═════ Data block

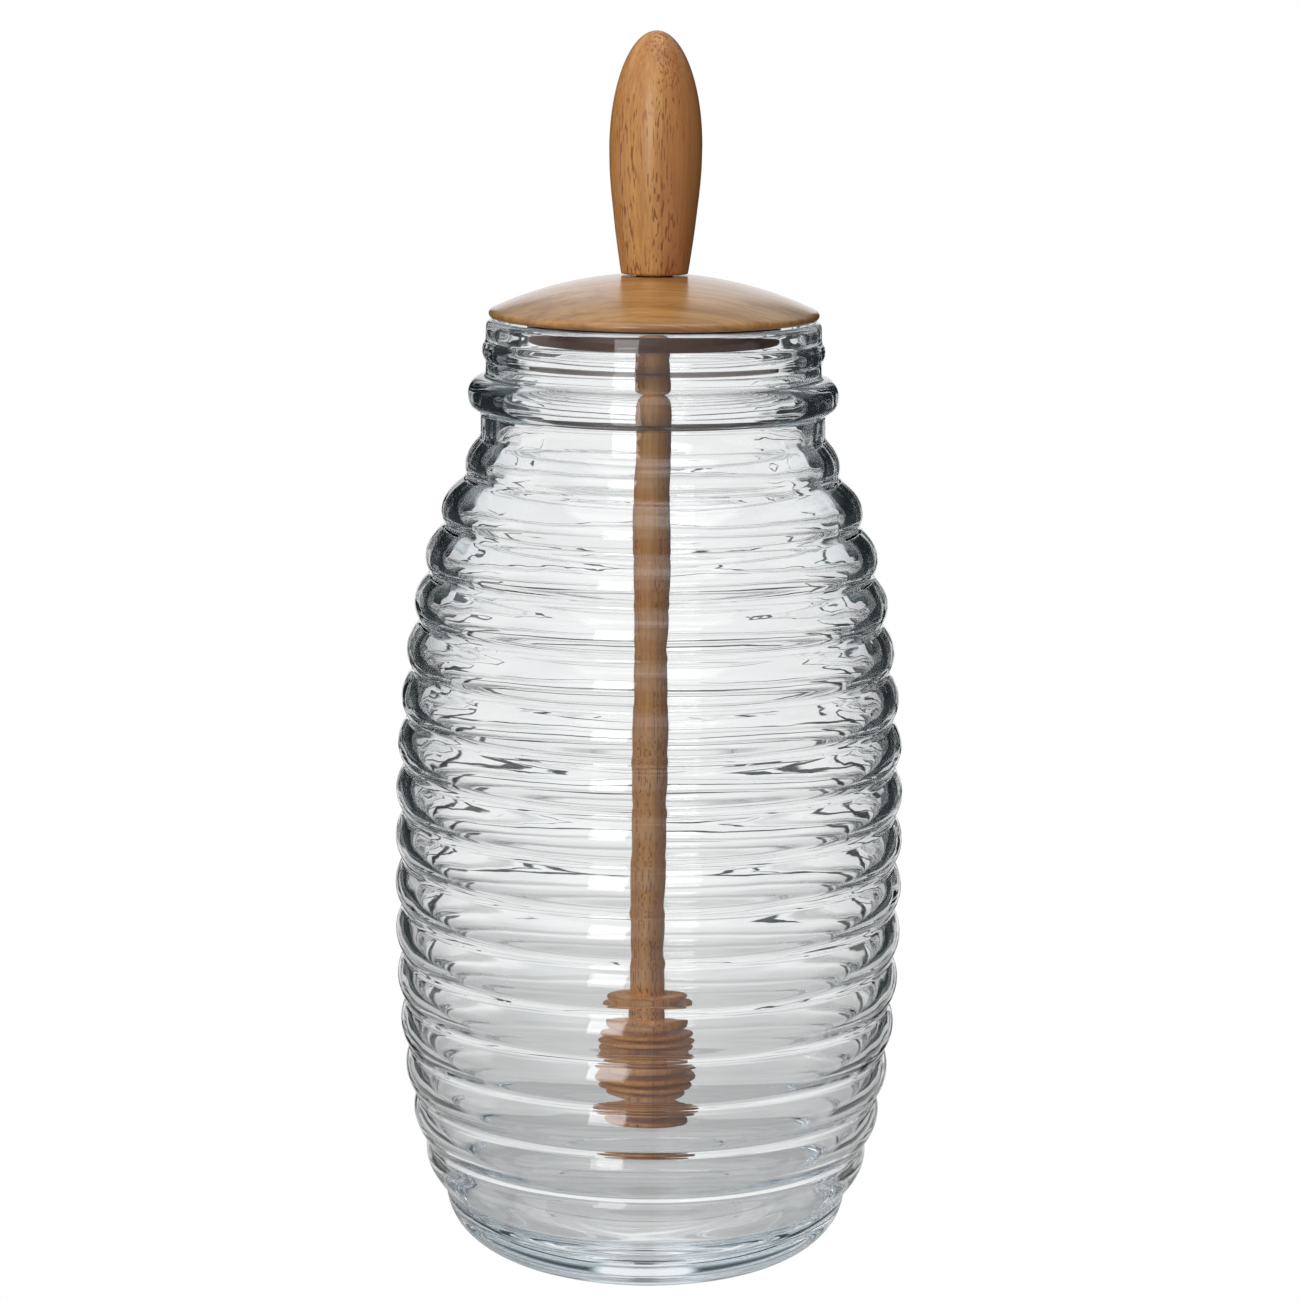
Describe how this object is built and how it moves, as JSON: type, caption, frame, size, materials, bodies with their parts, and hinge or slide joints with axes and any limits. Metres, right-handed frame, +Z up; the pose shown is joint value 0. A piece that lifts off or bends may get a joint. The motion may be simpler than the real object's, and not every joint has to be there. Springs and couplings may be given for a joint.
{
  "type": "honey pot with dipper",
  "caption": "Tall ribbed clear glass honey jar with a domed wooden lid and a turned wooden dipper that stands through the lid.",
  "frame": {"origin": "centre of the jar's resting ring, on the surface it stands on", "axes": "+Z up along the jar's axis, from the base towards the dipper's handle; -Y towards the picture's viewer"},
  "size_m": [0.1056, 0.1056, 0.2533],
  "materials": {
    "clear_glass": "smooth clear glass, faintly grey-green in thick places",
    "lid_wood": "oiled, satin",
    "dipper_wood": "oiled, satin"
  },
  "bodies": {
    "root": {"jar": "clear_glass", "lid": "lid_wood", "dipper": "dipper_wood"}
  },
  "joints": []
}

══════════

* **Your objective**
Output all of the material, please, exactly as it stands.

* **Written answer**
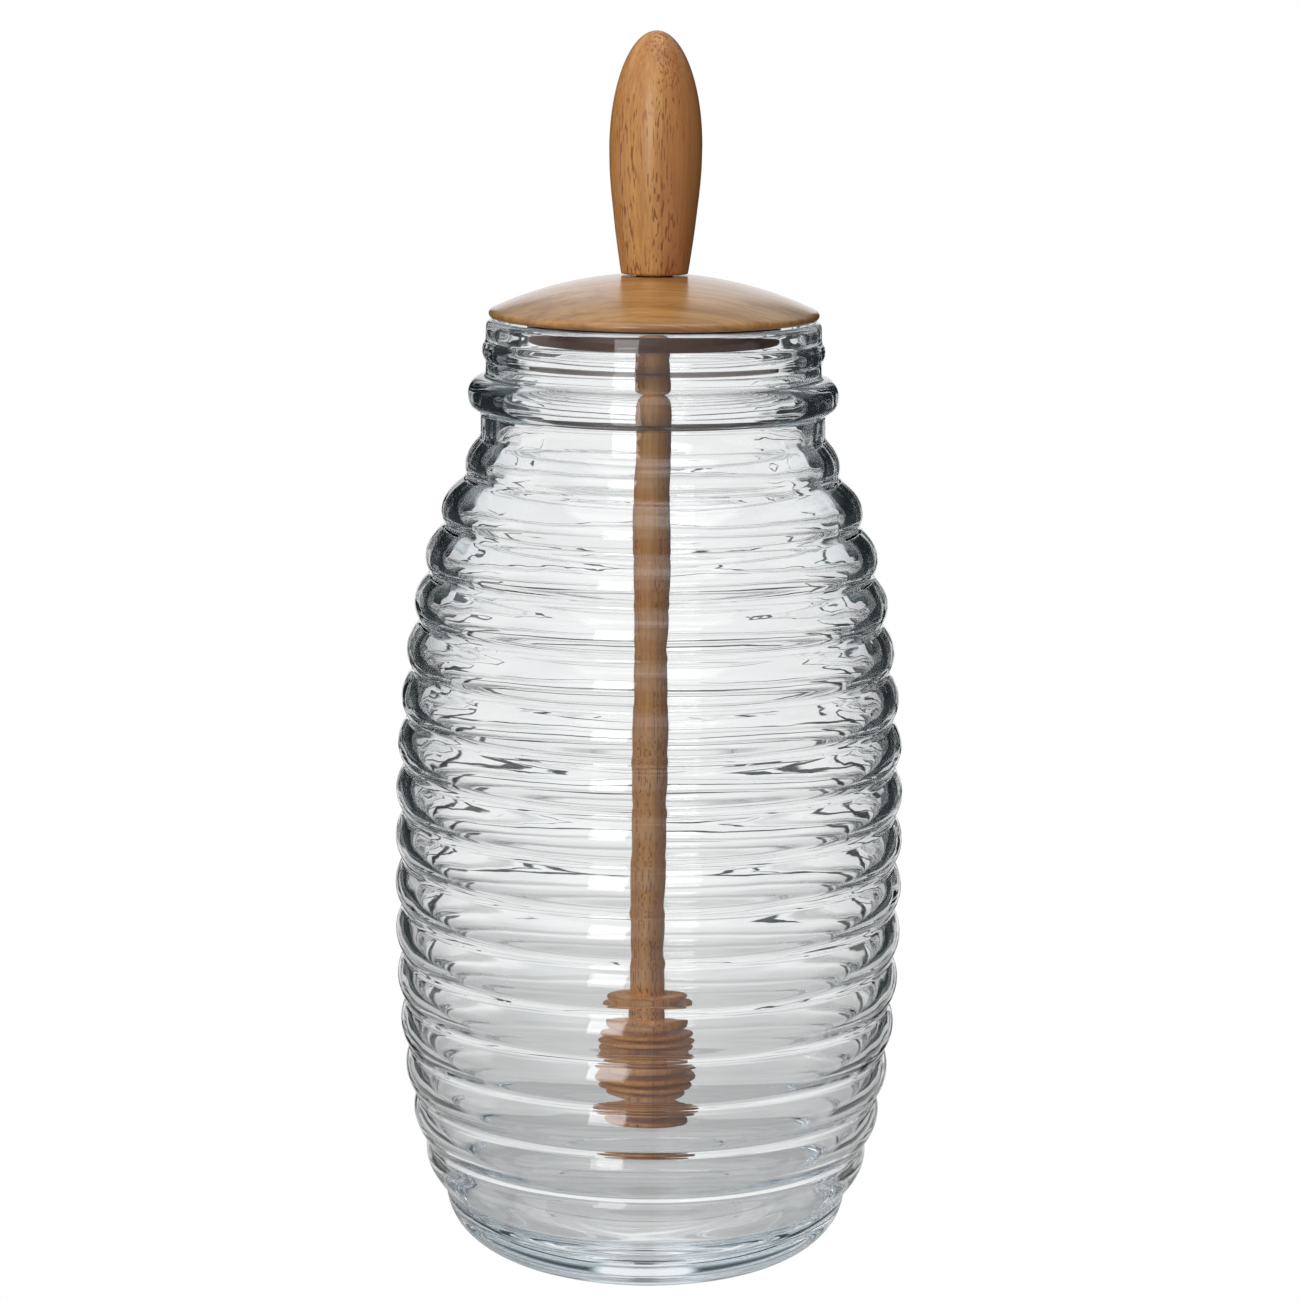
Describe how this object is built and how it moves, as JSON: type, caption, frame, size, materials, bodies with their parts, and hinge or slide joints with axes and any limits. Metres, right-handed frame, +Z up; the pose shown is joint value 0. A piece that lifts off or bends may get a joint. The motion may be simpler than the real object's, and not every joint has to be there. Springs and couplings may be given for a joint.
{
  "type": "honey pot with dipper",
  "caption": "Tall ribbed clear glass honey jar with a domed wooden lid and a turned wooden dipper that stands through the lid.",
  "frame": {"origin": "centre of the jar's resting ring, on the surface it stands on", "axes": "+Z up along the jar's axis, from the base towards the dipper's handle; -Y towards the picture's viewer"},
  "size_m": [0.1056, 0.1056, 0.2533],
  "materials": {
    "clear_glass": "smooth clear glass, faintly grey-green in thick places",
    "lid_wood": "oiled, satin",
    "dipper_wood": "oiled, satin"
  },
  "bodies": {
    "root": {"jar": "clear_glass", "lid": "lid_wood", "dipper": "dipper_wood"}
  },
  "joints": []
}